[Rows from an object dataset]
= = = = =

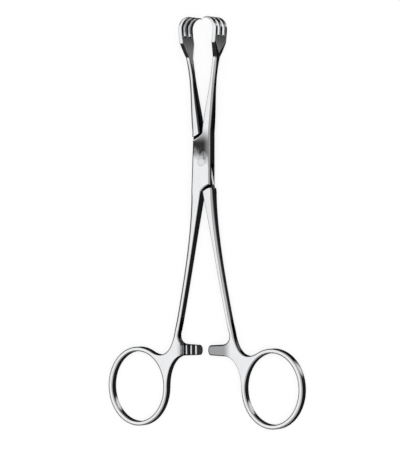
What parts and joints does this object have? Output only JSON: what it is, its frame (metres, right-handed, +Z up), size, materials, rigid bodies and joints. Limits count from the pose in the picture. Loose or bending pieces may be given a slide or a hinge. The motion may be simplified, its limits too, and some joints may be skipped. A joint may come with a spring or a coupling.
{
  "type": "goitre forceps",
  "caption": "Ring-handled box-lock forceps with fanned, inward-hooked pronged jaws and a toothed ratchet between the handles, for gripping tissue.",
  "frame": {"origin": "on the rivet's axis, at the lower face of the box lock", "axes": "+Y points from the finger rings to the jaws, +Z up out of the lock's upper face, +X to the right seen from above"},
  "size_m": [0.1072, 0.1985, 0.0114],
  "materials": {
    "box_half": "satin-polished stainless steel",
    "tongue_half": "satin-polished stainless steel",
    "lock_pin": "ground flush and satin-polished stainless steel"
  },
  "bodies": {
    "box_side": {"box_half": "box_half", "lock_pin": "lock_pin"},
    "tongue_side": {"tongue_half": "tongue_half"}
  },
  "joints": [
    {"name": "lock_pivot", "type": "hinge", "parent": "box_side", "child": "tongue_side", "pos_m": [0, 0, 0.0029], "axis": [0, 0, 1], "range_deg": [-3.9, 26]}
  ]
}
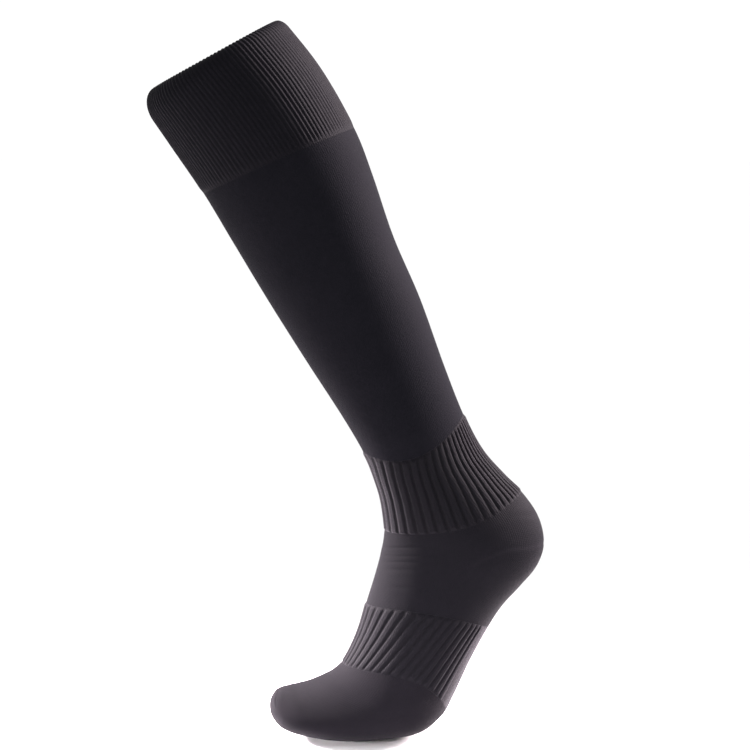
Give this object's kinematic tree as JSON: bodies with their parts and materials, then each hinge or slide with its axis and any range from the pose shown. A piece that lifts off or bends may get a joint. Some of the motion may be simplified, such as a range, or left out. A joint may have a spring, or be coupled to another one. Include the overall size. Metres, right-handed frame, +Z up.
{
  "type": "compression stocking",
  "caption": "Knee-high compression stocking in its worn shape, hollow, with a ribbed cuff, ribbed bands at ankle and foot, and a closed toe.",
  "frame": {"origin": "middle of the cuff's top end, in the leg opening", "axes": "+X towards the heel, +Y to one side, +Z up; the leg leans towards -X and the toes point to -X"},
  "size_m": [0.2769, 0.107, 0.503],
  "materials": {
    "fine_rib_knit": "charcoal black yarn in fine ribs, a double welt",
    "plain_knit": "charcoal black plain knit, stretched smooth, with a soft sheen",
    "wide_rib_knit": "charcoal black yarn in wide flat ribs with narrow grooves",
    "heel_knit": "charcoal black plain knit with a gore line across the heel pocket",
    "toe_knit": "charcoal black plain knit, thick and matt"
  },
  "bodies": {
    "root": {"cuff": "fine_rib_knit", "leg": "plain_knit", "ankle_rib": "wide_rib_knit", "heel": "heel_knit", "arch_rib": "wide_rib_knit", "toe": "toe_knit"}
  },
  "joints": []
}
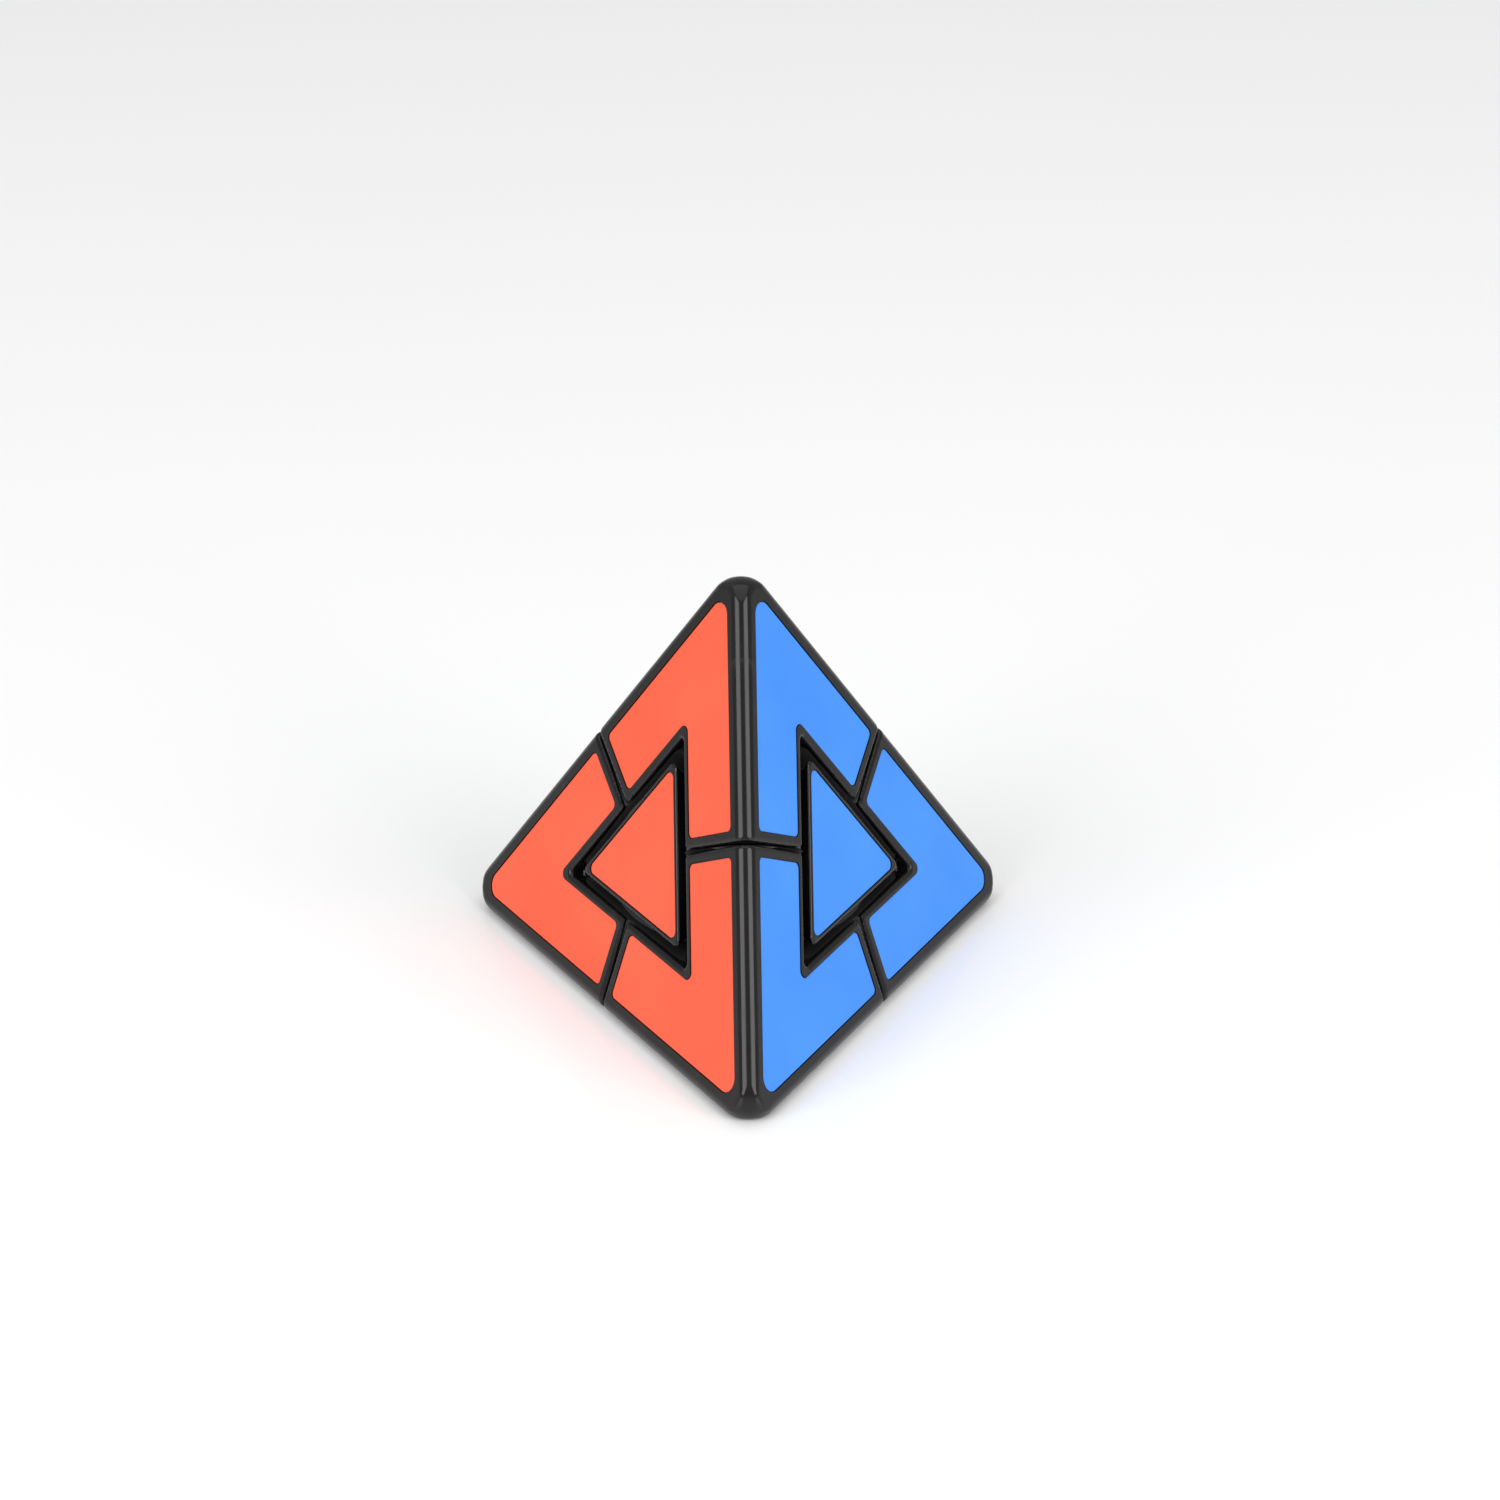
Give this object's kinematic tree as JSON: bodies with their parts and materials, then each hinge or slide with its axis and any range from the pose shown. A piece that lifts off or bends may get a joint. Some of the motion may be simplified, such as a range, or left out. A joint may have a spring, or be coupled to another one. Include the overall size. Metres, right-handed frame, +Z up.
{
  "type": "pyramid twisty puzzle",
  "caption": "Tetrahedral twisty puzzle of corner pieces and triangular face centres that turn on a hidden four-armed core, with coloured stickers.",
  "frame": {"origin": "middle of the triangular face it stands on, on the standing plane", "axes": "+Z up through the top corner, which is also the turning axis of the top layer; +Y away from the front corner; +X to the right seen from the front"},
  "size_m": [0.0958, 0.0839, 0.0789],
  "materials": {
    "black_plastic": "polished black moulded plastic",
    "inner_plastic": "satin black moulded plastic",
    "core_plastic": "white moulded plastic",
    "steel": "zinc-plated steel",
    "sticker_left": "satin vinyl sticker, orange-red",
    "sticker_right": "satin vinyl sticker, blue",
    "sticker_back": "satin vinyl sticker, green",
    "sticker_base": "satin vinyl sticker, yellow"
  },
  "bodies": {
    "base_body": {"centre_cap_base": "black_plastic", "centre_foot_base": "inner_plastic", "core": "core_plastic", "corner_shell_front": "black_plastic", "corner_shell_left": "black_plastic", "corner_shell_right": "black_plastic", "corner_stem_front": "inner_plastic", "corner_stem_left": "inner_plastic", "corner_stem_right": "inner_plastic", "screw_front": "steel", "screw_left": "steel", "screw_right": "steel", "screw_top": "steel", "slider_front_left": "inner_plastic", "slider_front_right": "inner_plastic", "slider_right_left": "inner_plastic", "spring_front": "steel", "spring_left": "steel", "spring_right": "steel", "spring_top": "steel", "sticker_centre_base": "sticker_base", "sticker_front_on_base": "sticker_base", "sticker_front_on_left": "sticker_left", "sticker_front_on_right": "sticker_right", "sticker_left_on_back": "sticker_back", "sticker_left_on_base": "sticker_base", "sticker_left_on_left": "sticker_left", "sticker_right_on_back": "sticker_back", "sticker_right_on_base": "sticker_base", "sticker_right_on_right": "sticker_right", "washer_front": "steel", "washer_left": "steel", "washer_right": "steel", "washer_top": "steel"},
    "top_layer": {"centre_cap_back": "black_plastic", "centre_cap_left": "black_plastic", "centre_cap_right": "black_plastic", "centre_foot_back": "inner_plastic", "centre_foot_left": "inner_plastic", "centre_foot_right": "inner_plastic", "corner_shell_top": "black_plastic", "corner_stem_top": "inner_plastic", "slider_top_front": "inner_plastic", "slider_top_left": "inner_plastic", "slider_top_right": "inner_plastic", "sticker_centre_back": "sticker_back", "sticker_centre_left": "sticker_left", "sticker_centre_right": "sticker_right", "sticker_top_on_back": "sticker_back", "sticker_top_on_left": "sticker_left", "sticker_top_on_right": "sticker_right"}
  },
  "joints": [
    {"name": "top_layer_turn", "type": "hinge", "parent": "base_body", "child": "top_layer", "pos_m": [0, 0, 0.02143], "axis": [0, 0, 1], "continuous": true}
  ]
}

= = = = =

» Task instructions:
Set down the material above again, word for word.

» Result for this task:
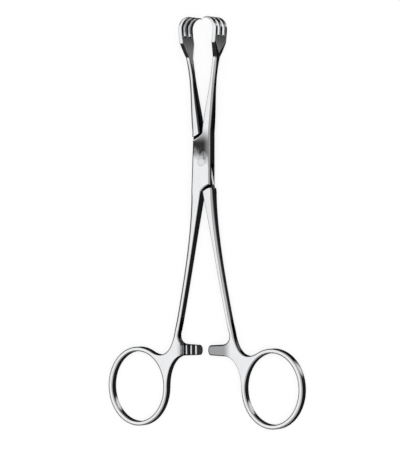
What parts and joints does this object have? Output only JSON: what it is, its frame (metres, right-handed, +Z up), size, materials, rigid bodies and joints. Limits count from the pose in the picture. Loose or bending pieces may be given a slide or a hinge. The motion may be simplified, its limits too, and some joints may be skipped. A joint may come with a spring or a coupling.
{
  "type": "goitre forceps",
  "caption": "Ring-handled box-lock forceps with fanned, inward-hooked pronged jaws and a toothed ratchet between the handles, for gripping tissue.",
  "frame": {"origin": "on the rivet's axis, at the lower face of the box lock", "axes": "+Y points from the finger rings to the jaws, +Z up out of the lock's upper face, +X to the right seen from above"},
  "size_m": [0.1072, 0.1985, 0.0114],
  "materials": {
    "box_half": "satin-polished stainless steel",
    "tongue_half": "satin-polished stainless steel",
    "lock_pin": "ground flush and satin-polished stainless steel"
  },
  "bodies": {
    "box_side": {"box_half": "box_half", "lock_pin": "lock_pin"},
    "tongue_side": {"tongue_half": "tongue_half"}
  },
  "joints": [
    {"name": "lock_pivot", "type": "hinge", "parent": "box_side", "child": "tongue_side", "pos_m": [0, 0, 0.0029], "axis": [0, 0, 1], "range_deg": [-3.9, 26]}
  ]
}
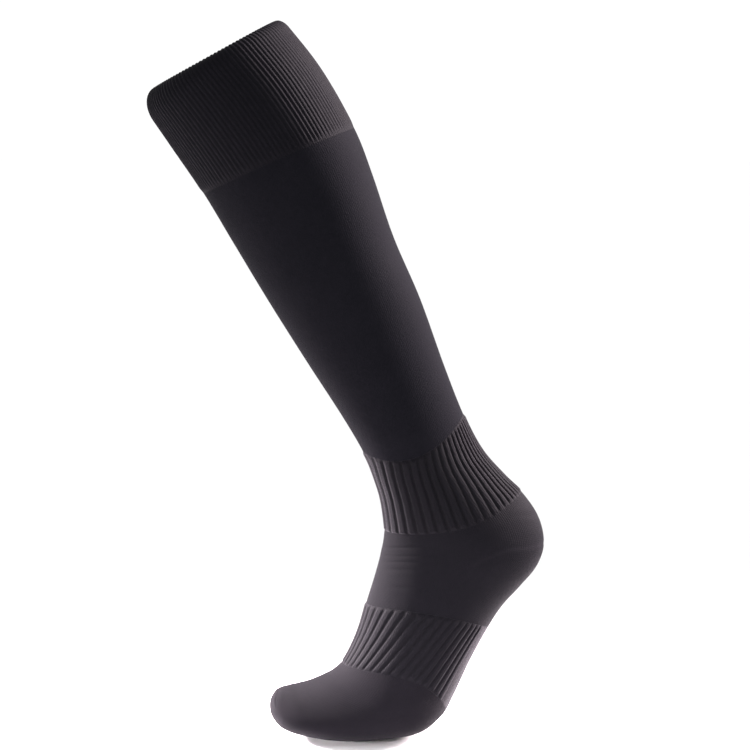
Give this object's kinematic tree as JSON: bodies with their parts and materials, then each hinge or slide with its axis and any range from the pose shown. A piece that lifts off or bends may get a joint. Some of the motion may be simplified, such as a range, or left out. A joint may have a spring, or be coupled to another one. Include the overall size. Metres, right-handed frame, +Z up.
{
  "type": "compression stocking",
  "caption": "Knee-high compression stocking in its worn shape, hollow, with a ribbed cuff, ribbed bands at ankle and foot, and a closed toe.",
  "frame": {"origin": "middle of the cuff's top end, in the leg opening", "axes": "+X towards the heel, +Y to one side, +Z up; the leg leans towards -X and the toes point to -X"},
  "size_m": [0.2769, 0.107, 0.503],
  "materials": {
    "fine_rib_knit": "charcoal black yarn in fine ribs, a double welt",
    "plain_knit": "charcoal black plain knit, stretched smooth, with a soft sheen",
    "wide_rib_knit": "charcoal black yarn in wide flat ribs with narrow grooves",
    "heel_knit": "charcoal black plain knit with a gore line across the heel pocket",
    "toe_knit": "charcoal black plain knit, thick and matt"
  },
  "bodies": {
    "root": {"cuff": "fine_rib_knit", "leg": "plain_knit", "ankle_rib": "wide_rib_knit", "heel": "heel_knit", "arch_rib": "wide_rib_knit", "toe": "toe_knit"}
  },
  "joints": []
}
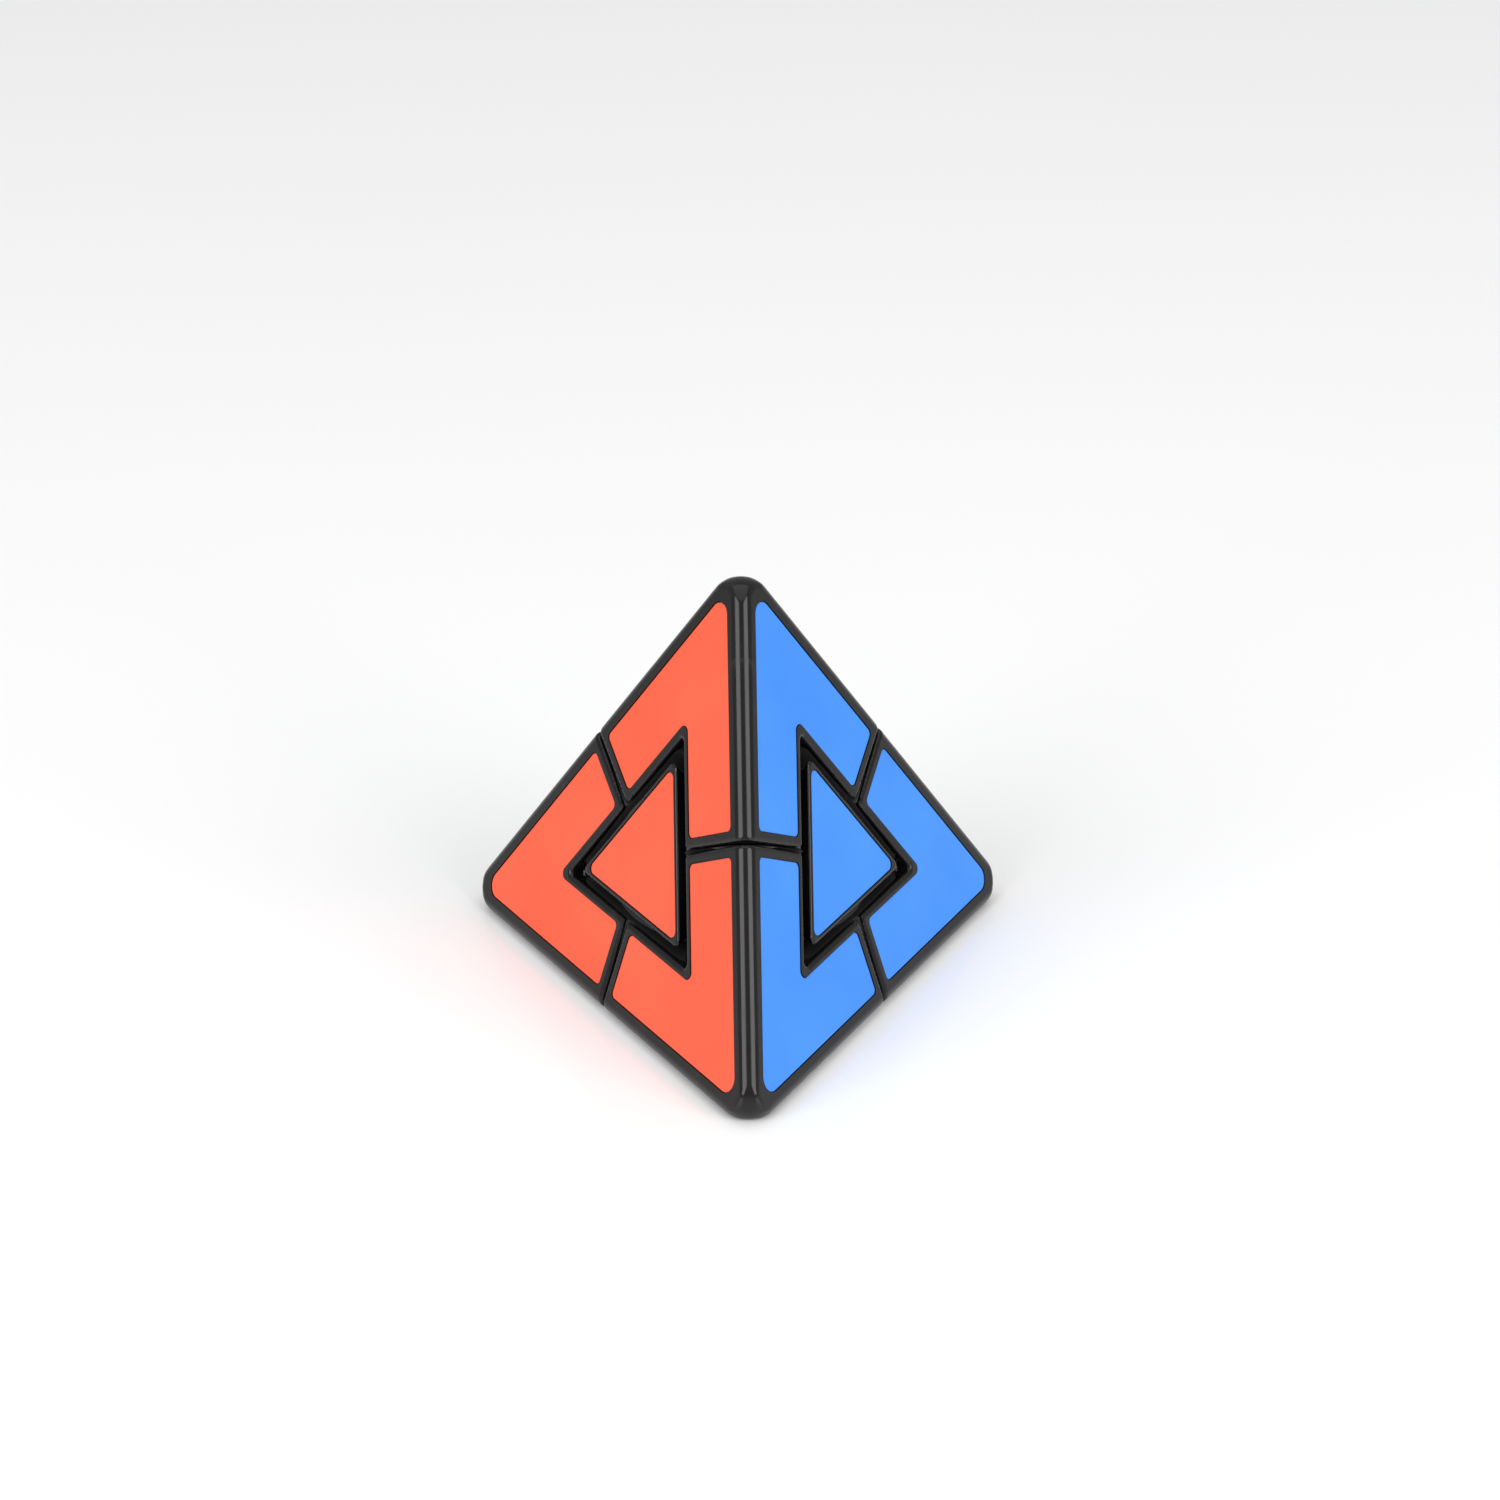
Give this object's kinematic tree as JSON: bodies with their parts and materials, then each hinge or slide with its axis and any range from the pose shown. A piece that lifts off or bends may get a joint. Some of the motion may be simplified, such as a range, or left out. A joint may have a spring, or be coupled to another one. Include the overall size. Metres, right-handed frame, +Z up.
{
  "type": "pyramid twisty puzzle",
  "caption": "Tetrahedral twisty puzzle of corner pieces and triangular face centres that turn on a hidden four-armed core, with coloured stickers.",
  "frame": {"origin": "middle of the triangular face it stands on, on the standing plane", "axes": "+Z up through the top corner, which is also the turning axis of the top layer; +Y away from the front corner; +X to the right seen from the front"},
  "size_m": [0.0958, 0.0839, 0.0789],
  "materials": {
    "black_plastic": "polished black moulded plastic",
    "inner_plastic": "satin black moulded plastic",
    "core_plastic": "white moulded plastic",
    "steel": "zinc-plated steel",
    "sticker_left": "satin vinyl sticker, orange-red",
    "sticker_right": "satin vinyl sticker, blue",
    "sticker_back": "satin vinyl sticker, green",
    "sticker_base": "satin vinyl sticker, yellow"
  },
  "bodies": {
    "base_body": {"centre_cap_base": "black_plastic", "centre_foot_base": "inner_plastic", "core": "core_plastic", "corner_shell_front": "black_plastic", "corner_shell_left": "black_plastic", "corner_shell_right": "black_plastic", "corner_stem_front": "inner_plastic", "corner_stem_left": "inner_plastic", "corner_stem_right": "inner_plastic", "screw_front": "steel", "screw_left": "steel", "screw_right": "steel", "screw_top": "steel", "slider_front_left": "inner_plastic", "slider_front_right": "inner_plastic", "slider_right_left": "inner_plastic", "spring_front": "steel", "spring_left": "steel", "spring_right": "steel", "spring_top": "steel", "sticker_centre_base": "sticker_base", "sticker_front_on_base": "sticker_base", "sticker_front_on_left": "sticker_left", "sticker_front_on_right": "sticker_right", "sticker_left_on_back": "sticker_back", "sticker_left_on_base": "sticker_base", "sticker_left_on_left": "sticker_left", "sticker_right_on_back": "sticker_back", "sticker_right_on_base": "sticker_base", "sticker_right_on_right": "sticker_right", "washer_front": "steel", "washer_left": "steel", "washer_right": "steel", "washer_top": "steel"},
    "top_layer": {"centre_cap_back": "black_plastic", "centre_cap_left": "black_plastic", "centre_cap_right": "black_plastic", "centre_foot_back": "inner_plastic", "centre_foot_left": "inner_plastic", "centre_foot_right": "inner_plastic", "corner_shell_top": "black_plastic", "corner_stem_top": "inner_plastic", "slider_top_front": "inner_plastic", "slider_top_left": "inner_plastic", "slider_top_right": "inner_plastic", "sticker_centre_back": "sticker_back", "sticker_centre_left": "sticker_left", "sticker_centre_right": "sticker_right", "sticker_top_on_back": "sticker_back", "sticker_top_on_left": "sticker_left", "sticker_top_on_right": "sticker_right"}
  },
  "joints": [
    {"name": "top_layer_turn", "type": "hinge", "parent": "base_body", "child": "top_layer", "pos_m": [0, 0, 0.02143], "axis": [0, 0, 1], "continuous": true}
  ]
}